According to the American Bar Association, one-quarter of all U.S. law firms have fallen prey to computer hackers and had confidential client data stolen, taken hostage, damaged, or destroyed.
Given the proficiency of modern hackers in carrying out malicious activities and the fact that many cybersecurity incidents go unreported, it’s likely that the actual number of incidents is much higher than what is reported, and therefore, the victim pool is probably much more extensive.
They do, of course, receive a lot of help from technological advances that make them much more efficient and effective at breaking into your computers, phones, and networks to gather sensitive information.
And when I say sensitive information, I’m referring to the sensitive information that the ABA’s Rules of Professional Responsibility 1.6(c) says you’re obligated to protect by all reasonable means possible.

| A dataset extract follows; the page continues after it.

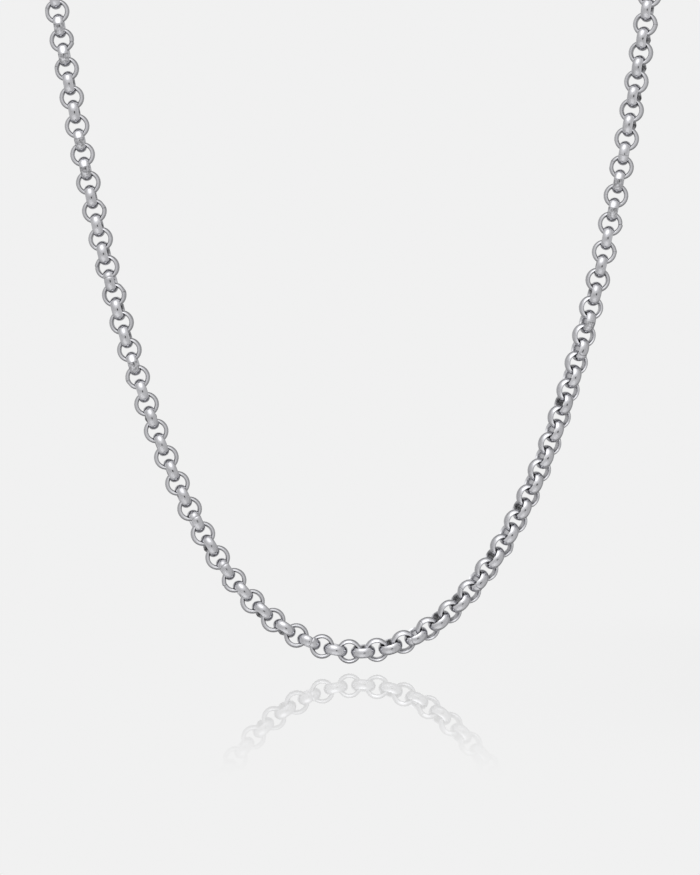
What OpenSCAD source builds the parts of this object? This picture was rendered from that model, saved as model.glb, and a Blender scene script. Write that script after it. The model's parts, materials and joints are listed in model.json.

The problem is that it’s becoming harder and harder for you to fulfill this duty. The reason—as mentioned above—is that cybercriminals are getting better and better at wreaking havoc with stolen data.
Mark Your Calendar
What you’ve got is a situation where hackers aren’t going away. Neither is ABA Rule 1.6(c), which together leave you caught in the middle and increasingly vulnerable to cyberattack and the ethics-based legal, financial, reputational, and disciplinary consequences that flow from a successful criminal sucker-punch of your systems.
What can you do about it? My suggestion is to mark your calendar for March 23 at 2 p.m. Eastern (11 a.m. Pacific)—that’s when BobaGuard and Embroker will co-host a webinar featuring noted cybersecurity attorney Peter Berk from the Chicago law firm Funkhouser Vegosen Liebman & Dunn on the topic of cybersecurity and the ethical obligations for attorneys.
I promise you’ll pick up some valuable insights from Peter, who assists clients in preventing, preparing for, and dealing with legal issues and litigation that arise in today’s technology-driven world. He brings to this critical educational event (which you’re not going to want to miss) deep knowledge about navigating the uncertain and turbulent waters of the online world—knowledge that you’ll be able to turn around and use to fulfill your ethical obligations for cybersecurity.
(Peter, by the way, is admitted to practice law in Illinois and to appear before the U.S. Seventh Circuit Court of Appeals as well as the U.S. district courts for the Northern District of Illinois and for the Northern District of Indiana; his firm has for more than 40 years provided comprehensive business-focused legal services for local entrepreneurs and global entities alike while striving to deliver superior accessibility, vision, and expertise to anticipate and address legal challenges of every conceivable form.)
What You’ll Gain by Attending
During the March 23 webinar, Peter will present hypothetical situations and real-life examples to examine the unique implications of cyberattacks on the legal profession and tie those into the applicable ethics rules.
He tells me he hopes to accomplish three things in particular.
First, he wants to give you a leg-up on how cyberattacks are planned. Peter feels that clueing you in on this will help you not only be a step ahead of the bad guys but will also put you in a position to gain a solid competitive edge in your legal practice.
Second, Peter aims to teach you how to safely navigate the potential legal and ethical pitfalls of cyberattacks so that you can better protect your clients—and, by extension, your practice.
Third, Peter will walk you through the minefield of ethics rules that await you pre-, peri-, and post-cyberattack. There are some challenging situations you’ll be confronting at all three stages, and you need to be equipped with the skills to make some hard-edged ethical decisions about them, he says.
Among the specific tips you can expect Peter to offer will be these:
Conduct a risk assessment to identify if your firm has any critical vulnerabilities/weaknesses that could risk your clients’ data privacy.
Get law firm cybersecurity insurance to cover you for the financial impacts of a data breach (these usually include the cost of recovering/restoring data, operational downtime, crisis-management activities, and forensic investigations).
Audit your potential risk areas, then develop a robust law firm cyber security policy and incident response plan that takes these weaknesses into account (the policy and strategy should be designed around your firm’s unique, specific needs and be communicated to your entire staff so that everyone is aware that they share in the duty to be cyber secure and that they know precisely what those duties are).
Use cyber security tools such as spam filters, firewalls (both the hardware- and software-based types), multifactor-authentication login credentialing, password managers (for creating tough-to-crack passwords), and encryption technology.